***** Available data
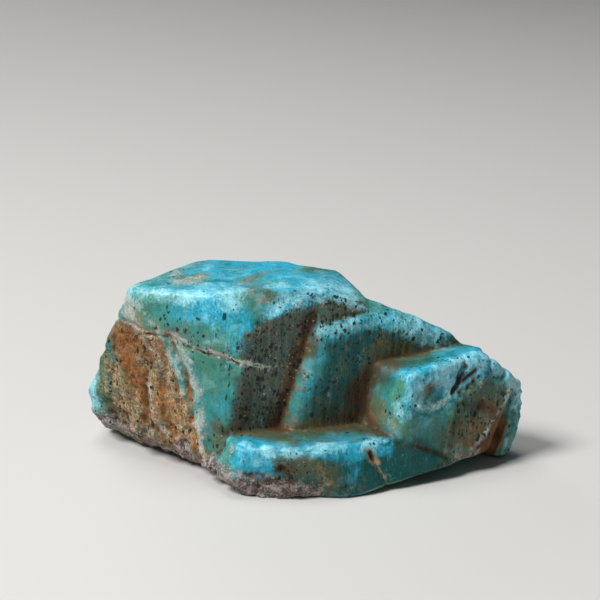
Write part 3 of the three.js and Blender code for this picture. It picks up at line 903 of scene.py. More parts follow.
@dataclass(frozen=True)
class MiddleCrystal(Region):
    """The stepped crystal in the middle."""

    top_ridge: Route = (
        (3.5, -10.5, 30.4), (6.1, -9.5, 30.7), (9.4, -8.3, 31.3), (12.6, -7.1, 32), (15.3, -5.8, 31.6),
        (17.3, -5.3, 30.7), (20, -4.2, 30), (23.4, -2.9, 28.9), (26.8, -2.1, 27.4),
    )
    left_band: Route = ((2.6, -10.9, 26), (0.6, -11.8, 20), (-0.8, -12.5, 16), (-2, -13, 12.6))
    foot_line: Route = (
        (-3, -13, 11.4), (0.3, -12.3, 11.5), (5.2, -10.7, 11.8), (9.5, -9.2, 12), (10.8, -8.4, 15.5),
    )
    block_line: Route = (
        (11.4, -8, 20), (14.1, -7.1, 22.6), (18.1, -5.4, 23.4), (22.8, -3.7, 24.2), (30.6, -0.8, 24.7),
    )
    far_slope: Route = ((21.5, -2.4, 29.6), (24.8, -1.6, 28.4), (27.6, -0.9, 27))
    dots: Route = (
        (7.1, -9.2, 29.9), (12.7, -7.2, 29.9), (14, -6.7, 29.1), (9.4, -8.4, 29.7), (15, -6.4, 27.3),
        (18.5, -5.1, 26.9), (19.7, -4.7, 28.4), (6.8, -9.4, 26.9), (8.4, -8.9, 23.7), (10.1, -8.3, 24.5),
        (18, -5.2, 29.3), (26.2, -2.4, 25.8), (11.7, -7.7, 28.2), (5.4, -9.9, 29),
    )

    def weather(self, surface: Surface) -> None:
        """Round out the far slope."""
        surface.crease(self.far_slope, 3.2, 0.7)

    def stain(self, surface: Surface) -> None:
        """Tint the middle crystal: painted ridge highlights, a dark front with black dots, painted shade in
        a corner.

        Args:
            surface: The stone's surface.
        """
        brush = surface.brush
        surface.coat(Tint.DEEP, 0.9, Face.MIDDLE_FRONT, 2.2)
        surface.coat(Tint.DEEP, 0.15, Face.MIDDLE_SLOPE)
        surface.coat(Tint.GLOOM, 0.15, Face.MIDDLE_LEFT)
        surface.coat(Tint.SPECK, 0.15, Face.MIDDLE_FRONT)
        surface.coat(Tint.SPECK, 0.12, Face.MIDDLE_SLOPE)
        brush(Tint.OLIVE, 0.4, 2.4, (9, -8.6, 27.6), (13, -7.1, 26.4), (17.6, -5.4, 27.4))
        # Painted highlights along the left ridge and the top ridge.
        brush(Tint.DEEP, -0.8, 2.0, *self.left_band, patchy=0.3)
        brush(Tint.SKY, 0.5, 1.6, *self.left_band)
        brush(Tint.DEEP, -0.7, 2.2, *self.top_ridge[:6], patchy=0.5)
        brush(Tint.SKY, 0.75, 2.2, *self.top_ridge[:6])
        brush(Tint.BLOOM, 0.45, 1.8, *self.top_ridge[:6])
        brush(Tint.BLOOM, 0.75, 1.2, *self.top_ridge[:3], patchy=0.6)
        brush(Tint.BLOOM, 0.4, 1.2, *self.top_ridge[2:5])
        brush(Tint.SKY, 0.6, 2.8, (20.4, -3.8, 29), (26.6, -2.2, 27.2))
        brush(Tint.BLOOM, 0.65, 2.6, (19.4, -4.4, 29.8), (23.4, -2.9, 28.2), (26.4, -2.2, 27), patchy=0.5)
        brush(Tint.DEEP, -0.8, 3.2, (21.4, -3.8, 28.4), (25.6, -2.5, 26.6))
        brush(Tint.OLIVE, -0.5, 2.6, (21.4, -3.8, 28.4), (25.6, -2.5, 26.8))
        brush(Tint.BLOOM, 0.4, 2.6, (21.7, -3.9, 28.3), (24.8, -2.8, 27), patchy=0.5)
        brush(Tint.GLOOM, 0.8, 1.3, (2.3, -10.6, 30.3), (2.1, -10.9, 28.6), (1.3, -11, 26))
        brush(Tint.SPECK, 1.0, 1.4, (2.2, -10.7, 30), (2.1, -11, 27), patchy=0.5)
        brush(Tint.OLIVE, 0.9, 1.8, (0.4, -10.9, 26), (-2, -11.6, 19), (-3.6, -12.4, 13.4))
        brush(Tint.AMBER, 0.35, 1.5, (-0.6, -10.9, 24), (-2.2, -11.4, 19), (-4.2, -12.2, 13.4))
        brush(
            Tint.OLIVE, 0.85, 1.7, (14.5, -6.6, 25.6), (19, -4.9, 25.9), (24, -3, 25.8), (28.5, -1.4, 25.2),
        )
        brush(Tint.AMBER, 0.6, 1.2, (14.7, -6.5, 27.7), (15.4, -6.3, 26.6), (12.7, -7.3, 24.5))
        # Darker, browner corner beside the right block and the foot: brown stain with painted shade.
        brush(Tint.UMBER, 0.8, 2.4, (11.4, -8, 20), (10.2, -8.5, 15.5), (9, -9, 12.6), soft=1.0)
        brush(Tint.UMBER, 0.75, 3.4, (8.2, -9.2, 16.6), (6.2, -10, 14.4), soft=1.0, patchy=0.7)
        brush(Tint.OLIVE, 0.8, 4.0, (9, -8.9, 19), (6.5, -9.8, 15), (2, -11.6, 12.6))
        brush(Tint.UMBER, 0.3, 2.6, (15, -6.4, 26.2), (20, -4.6, 26.2), (13.4, -7.2, 23.4), soft=1.0)
        brush(Tint.OLIVE, 0.9, 2.4, *self.block_line)
        brush(Tint.AMBER, 0.35, 1.0, *self.block_line)
        brush(Tint.AMBER, 0.35, 1.1, *self.foot_line)
        brush(Tint.UMBER, 0.6, 0.8, *self.block_line)
        brush(Tint.UMBER, 0.5, 0.8, *self.foot_line)
        brush(Tint.SPECK, 0.95, 1.7, (3.2, -11, 18.5), (4.9, -10.4, 20))
        brush(Tint.SPECK, 0.9, 0.8, (2.6, -11.3, 16.6))
        brush(Tint.CRUST, 0.95, 0.9, (4.4, -10.1, 17.7))
        brush(Tint.CRUST, 0.7, 0.7, (0.6, -11.9, 21.4), (-0.1, -11.8, 21.5))
        for dot in self.dots:
            brush(Tint.SPECK, 1.0, 1.5, dot, patchy=0.6)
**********
**Required task**
Write the material out again word for word.

**Result for this task**
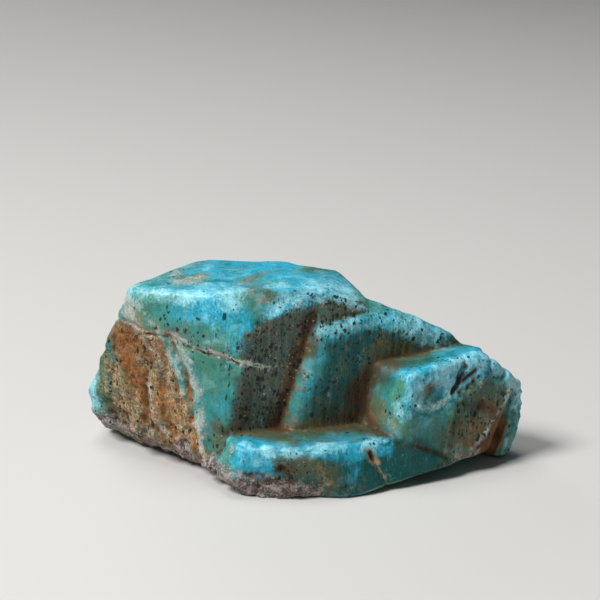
Write part 3 of the three.js and Blender code for this picture. It picks up at line 903 of scene.py. More parts follow.
@dataclass(frozen=True)
class MiddleCrystal(Region):
    """The stepped crystal in the middle."""

    top_ridge: Route = (
        (3.5, -10.5, 30.4), (6.1, -9.5, 30.7), (9.4, -8.3, 31.3), (12.6, -7.1, 32), (15.3, -5.8, 31.6),
        (17.3, -5.3, 30.7), (20, -4.2, 30), (23.4, -2.9, 28.9), (26.8, -2.1, 27.4),
    )
    left_band: Route = ((2.6, -10.9, 26), (0.6, -11.8, 20), (-0.8, -12.5, 16), (-2, -13, 12.6))
    foot_line: Route = (
        (-3, -13, 11.4), (0.3, -12.3, 11.5), (5.2, -10.7, 11.8), (9.5, -9.2, 12), (10.8, -8.4, 15.5),
    )
    block_line: Route = (
        (11.4, -8, 20), (14.1, -7.1, 22.6), (18.1, -5.4, 23.4), (22.8, -3.7, 24.2), (30.6, -0.8, 24.7),
    )
    far_slope: Route = ((21.5, -2.4, 29.6), (24.8, -1.6, 28.4), (27.6, -0.9, 27))
    dots: Route = (
        (7.1, -9.2, 29.9), (12.7, -7.2, 29.9), (14, -6.7, 29.1), (9.4, -8.4, 29.7), (15, -6.4, 27.3),
        (18.5, -5.1, 26.9), (19.7, -4.7, 28.4), (6.8, -9.4, 26.9), (8.4, -8.9, 23.7), (10.1, -8.3, 24.5),
        (18, -5.2, 29.3), (26.2, -2.4, 25.8), (11.7, -7.7, 28.2), (5.4, -9.9, 29),
    )

    def weather(self, surface: Surface) -> None:
        """Round out the far slope."""
        surface.crease(self.far_slope, 3.2, 0.7)

    def stain(self, surface: Surface) -> None:
        """Tint the middle crystal: painted ridge highlights, a dark front with black dots, painted shade in
        a corner.

        Args:
            surface: The stone's surface.
        """
        brush = surface.brush
        surface.coat(Tint.DEEP, 0.9, Face.MIDDLE_FRONT, 2.2)
        surface.coat(Tint.DEEP, 0.15, Face.MIDDLE_SLOPE)
        surface.coat(Tint.GLOOM, 0.15, Face.MIDDLE_LEFT)
        surface.coat(Tint.SPECK, 0.15, Face.MIDDLE_FRONT)
        surface.coat(Tint.SPECK, 0.12, Face.MIDDLE_SLOPE)
        brush(Tint.OLIVE, 0.4, 2.4, (9, -8.6, 27.6), (13, -7.1, 26.4), (17.6, -5.4, 27.4))
        # Painted highlights along the left ridge and the top ridge.
        brush(Tint.DEEP, -0.8, 2.0, *self.left_band, patchy=0.3)
        brush(Tint.SKY, 0.5, 1.6, *self.left_band)
        brush(Tint.DEEP, -0.7, 2.2, *self.top_ridge[:6], patchy=0.5)
        brush(Tint.SKY, 0.75, 2.2, *self.top_ridge[:6])
        brush(Tint.BLOOM, 0.45, 1.8, *self.top_ridge[:6])
        brush(Tint.BLOOM, 0.75, 1.2, *self.top_ridge[:3], patchy=0.6)
        brush(Tint.BLOOM, 0.4, 1.2, *self.top_ridge[2:5])
        brush(Tint.SKY, 0.6, 2.8, (20.4, -3.8, 29), (26.6, -2.2, 27.2))
        brush(Tint.BLOOM, 0.65, 2.6, (19.4, -4.4, 29.8), (23.4, -2.9, 28.2), (26.4, -2.2, 27), patchy=0.5)
        brush(Tint.DEEP, -0.8, 3.2, (21.4, -3.8, 28.4), (25.6, -2.5, 26.6))
        brush(Tint.OLIVE, -0.5, 2.6, (21.4, -3.8, 28.4), (25.6, -2.5, 26.8))
        brush(Tint.BLOOM, 0.4, 2.6, (21.7, -3.9, 28.3), (24.8, -2.8, 27), patchy=0.5)
        brush(Tint.GLOOM, 0.8, 1.3, (2.3, -10.6, 30.3), (2.1, -10.9, 28.6), (1.3, -11, 26))
        brush(Tint.SPECK, 1.0, 1.4, (2.2, -10.7, 30), (2.1, -11, 27), patchy=0.5)
        brush(Tint.OLIVE, 0.9, 1.8, (0.4, -10.9, 26), (-2, -11.6, 19), (-3.6, -12.4, 13.4))
        brush(Tint.AMBER, 0.35, 1.5, (-0.6, -10.9, 24), (-2.2, -11.4, 19), (-4.2, -12.2, 13.4))
        brush(
            Tint.OLIVE, 0.85, 1.7, (14.5, -6.6, 25.6), (19, -4.9, 25.9), (24, -3, 25.8), (28.5, -1.4, 25.2),
        )
        brush(Tint.AMBER, 0.6, 1.2, (14.7, -6.5, 27.7), (15.4, -6.3, 26.6), (12.7, -7.3, 24.5))
        # Darker, browner corner beside the right block and the foot: brown stain with painted shade.
        brush(Tint.UMBER, 0.8, 2.4, (11.4, -8, 20), (10.2, -8.5, 15.5), (9, -9, 12.6), soft=1.0)
        brush(Tint.UMBER, 0.75, 3.4, (8.2, -9.2, 16.6), (6.2, -10, 14.4), soft=1.0, patchy=0.7)
        brush(Tint.OLIVE, 0.8, 4.0, (9, -8.9, 19), (6.5, -9.8, 15), (2, -11.6, 12.6))
        brush(Tint.UMBER, 0.3, 2.6, (15, -6.4, 26.2), (20, -4.6, 26.2), (13.4, -7.2, 23.4), soft=1.0)
        brush(Tint.OLIVE, 0.9, 2.4, *self.block_line)
        brush(Tint.AMBER, 0.35, 1.0, *self.block_line)
        brush(Tint.AMBER, 0.35, 1.1, *self.foot_line)
        brush(Tint.UMBER, 0.6, 0.8, *self.block_line)
        brush(Tint.UMBER, 0.5, 0.8, *self.foot_line)
        brush(Tint.SPECK, 0.95, 1.7, (3.2, -11, 18.5), (4.9, -10.4, 20))
        brush(Tint.SPECK, 0.9, 0.8, (2.6, -11.3, 16.6))
        brush(Tint.CRUST, 0.95, 0.9, (4.4, -10.1, 17.7))
        brush(Tint.CRUST, 0.7, 0.7, (0.6, -11.9, 21.4), (-0.1, -11.8, 21.5))
        for dot in self.dots:
            brush(Tint.SPECK, 1.0, 1.5, dot, patchy=0.6)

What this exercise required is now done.